Fig 8.2 example (showing disjointness). Secretaries, Engineers and Technicians are all Employees, but everyone belongs to at most one category.

Generalization is the process of realizing that two existing entities, CAR and TRUCK, are really both instances of VEHICLE. See fig 8.3.

(But note there is some debate as to whether CAR and TRUCK are really disjoint classes; below is an El Camino.)
El Camino (car in front, truck in back)

Sometimes subclass membership is determined by a field value or Boolean expression involving the parent class (eg jobtype = engineer). Note that such "tag" fields are frowned upon in classic OOP in, say, Java. This arrangement is also called attribute-defined subclassing (or specialization). If the value of a single attribute determines the subclass, this necessarily leads to disjoint subclasses. This is illustrated in Fig 8.4. In other examples, subclass membership represents a form of new data; these are user-defined subclasses. As new subclass records are inserted into the database, the appropriate subclass must also be indicated.

Besides disjoint/overlapping, subclasses may be described as total or partial. Total means that every member of the base class must be in some subclass (ie that the base class is abstract in java notation). Partial means that base-class-only objects may exist. In the Fig 8.1 example, every employee is either salaried or hourly, so the right-hand subclass is total. The double line is used to denote this. Note that this has nothing to do with any of the other subclass relationships.

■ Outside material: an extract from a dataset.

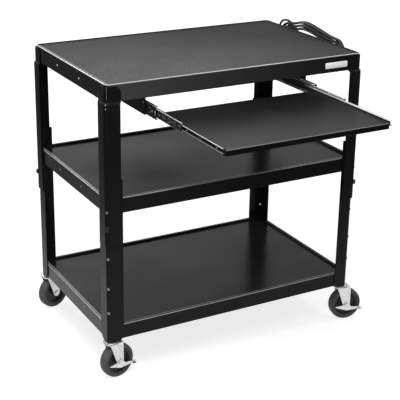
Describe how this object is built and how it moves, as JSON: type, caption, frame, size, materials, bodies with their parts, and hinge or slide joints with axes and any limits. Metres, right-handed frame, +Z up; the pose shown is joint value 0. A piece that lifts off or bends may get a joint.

Multiple inheritance means that we may end up with a lattice of relationships: see Fig 8.6 and Fig 8.7. If multiple inheritance is involved, the classes will not be disjoint. A common OOP issue with multiple inheritance -- resolving method or attribute names when the same name is used in more than one parent class -- is usually handled by requiring attribute names to be unique.

Postgres supports table inheritance (see www.postgresql.org/docs/9.5/static/tutorial-inheritance.html)

create table employee (
    -- as before
create table engineer (
    degree    varchar(30),
    eng_type varchar(30)
) inherits (employee);
Note that we do not list ssn!
Now look at the result of \d engineer.

Let's add an engineer:
insert into engineer values('ralph', 'j', 'wiggum', '000000001', null, 'no fixed abode', 'm', 34000, null, 5, 'Loyola 2021', 'mechanical');
insert into manager values('ralph', 'j', 'zoggum', '000000002', null, 'no fixed abode', 'm', 43000, null, 5, 'Loyola 2020', 'MBBS');
select fname, lname from engineer;
select fname, lname from employee;
select fname, lname from employee*;
select fname, lname from only employee;
select tableoid, fname, lname from employee;      -- oid = object identifier
select tableoid::regclass, fname, lname from employee;
We see the engineers are also employees.

We can also add this:

create table manager (
    degree    varchar(30),
    projectcount  integer
) inherits (employee);

Warning: the postgres documentation contains the following note:
Note: Although inheritance is frequently useful, it has not been integrated with unique constraints or foreign keys, which limits its usefulness.
As an example:
insert into engineer values('dalph', 'k', 'ziggums', '000000001', null, 'no fixed abode', 'm', 34000, null, 5, 'Loyola 2022', 'electrical');
Oops. (Try 'select ssn from employee')
create unique index engindex on engineer(ssn);
alter table engineer add constraint engineer_index primary key using index engindex;
Now try again to insert Dalph Ziggums.

We can delete the engineer and manager tables with 'drop table engineer' and 'drop table manager'.

Union types

Sometimes the best way to model a Vehicle type is simply as a union of existing types Car and Truck. See Fig 8.8 for two examples.

Union types generally mean that the designer has not taken advantage of any common attributes. It is particularly helpful to identify a primary key that can be moved to the base class.

EER-to-Relations mapping

Given a parent class C with subclasses S1, S2, ..., Sm, here are some options for defining relations:

A. Create a table for representing C, and separate tables for each Si. Each Si will include a column representing the corresponding C data.
For example, C might be the Employees table, with key ssn; we might have tables for Secretary, Technician and Engineer also with keys ssn.

Multiple inheritance can be handled by having someone in the Employees, Technician and Engineer tables.

The Postgres inheritance example above follows this approach, where the Si will inherit from C. There is no need to explicitly include a column from C in the Si.

B. Create a separate table for each Si, including in each table all the common attributes. This only works if subclassing is total; that is, if every member of the parent class is in some subclass (why?). It becomes inefficient of the Si are not disjoint.

C. Create a single table including all attributes of C and all the Si, and an additional type attribute indicating to which Si the record belongs. For example, we might have fields
fname, lname, ssn, address, type (secy, tech, eng), typing_speed, Tgrade, Eng_type, Eng_degree, year
The value of the type attribute determines which of the remaining attributes are actually used. Disjoint subclasses are necessary here, and space may not be used efficiently. Multiple inheritance is not supported.

D. Like C, but instead use m Boolean attributes to indicate membership in each Si:
fname, lname, ssn, address, is_secy, typing_speed, is_tech, Tgrade, is_eng, Eng_type, Eng_degree, year

This mechanism can handle multiple inheritance reasonably well.